The Banker collects cost/income ratio data from banks as a measure of efficiency among banks across the globe. While methodology among banks across regions varies and there are regional variations in what is included, The Banker endeavours to provide a global picture, but this is determined by banks' approach to this measure.

The calculation divides operating expenses, including depreciation but without provisions, by the sum of the net interest income and non-interest income. The higher the ratio, the more inefficient the bank or group of banks are deemed to be.

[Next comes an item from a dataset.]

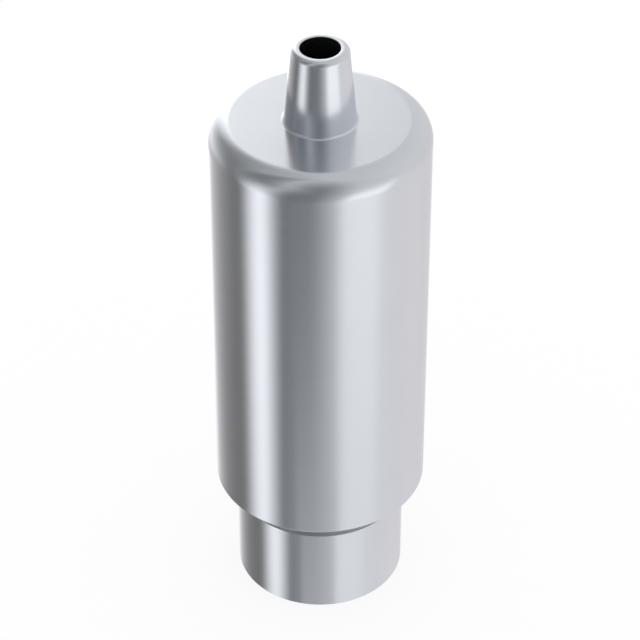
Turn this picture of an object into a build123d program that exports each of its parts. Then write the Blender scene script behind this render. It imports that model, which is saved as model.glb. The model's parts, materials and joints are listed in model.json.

For the first time in four years, Japan has been displaced as the most inefficient country by the US. The development stems, in part, from a decline in Japan's overall ratio, which fell from 73.61% in the 2008 rankings to 68.44% in 2009. This ratio, lower than Japan's 2005 showing of 69.39%, marks an encouraging departure from the long-term cost/income deterioration that has, in recent years, characterised the country's banking sector.

With 17 out of the Top 25 Japanese banks producing reduced pre-tax profits for the 2009 ranking, the income side of the ratio actually declined, however, suggesting that Japanese banks have succeeded in cutting costs and improving the overall efficiency of their operations.

The US banks put in a poor performance where efficiency is concerned. In last year's rankings, the country displayed a significant deterioration in its cost/income ratio, which rose from 59.91% in 2007 to 63.54% in 2008, due to drastically reduced profits at the country's major banks. This year the trend has accelerated, with the ratio rising to 71.51%. This figure again seems to reflect significantly reduced profits at US banks due to the subprime crisis.

Latin America and EU27 banks also slipped slightly, with Latin America's ratio rising from 56.95% to 60.27% and the EU's rising from 58.54% to 66.97% for this year. In keeping with previous years, Asia's cost/income ratio improved again, making a small downward adjustment from 49.19% in the 2008 ranking to 48.12% in 2009. The Middle East banks, which boast the strongest efficiency in the rankings, slipped again if only marginally from 39.91% to 41.05%.

The rest of Europe, mainly non-EU and central Europe, deteriorated from 50.93% to 54.12%, while the rest of the world improved again this year from 57.72% to 54.05%.

Emerging economies, with the exception of Latin America, have broadly maintained their relative efficiency while by contrast the developed West, badly hurt by a dramatic decrease in profitability, has slipped significantly.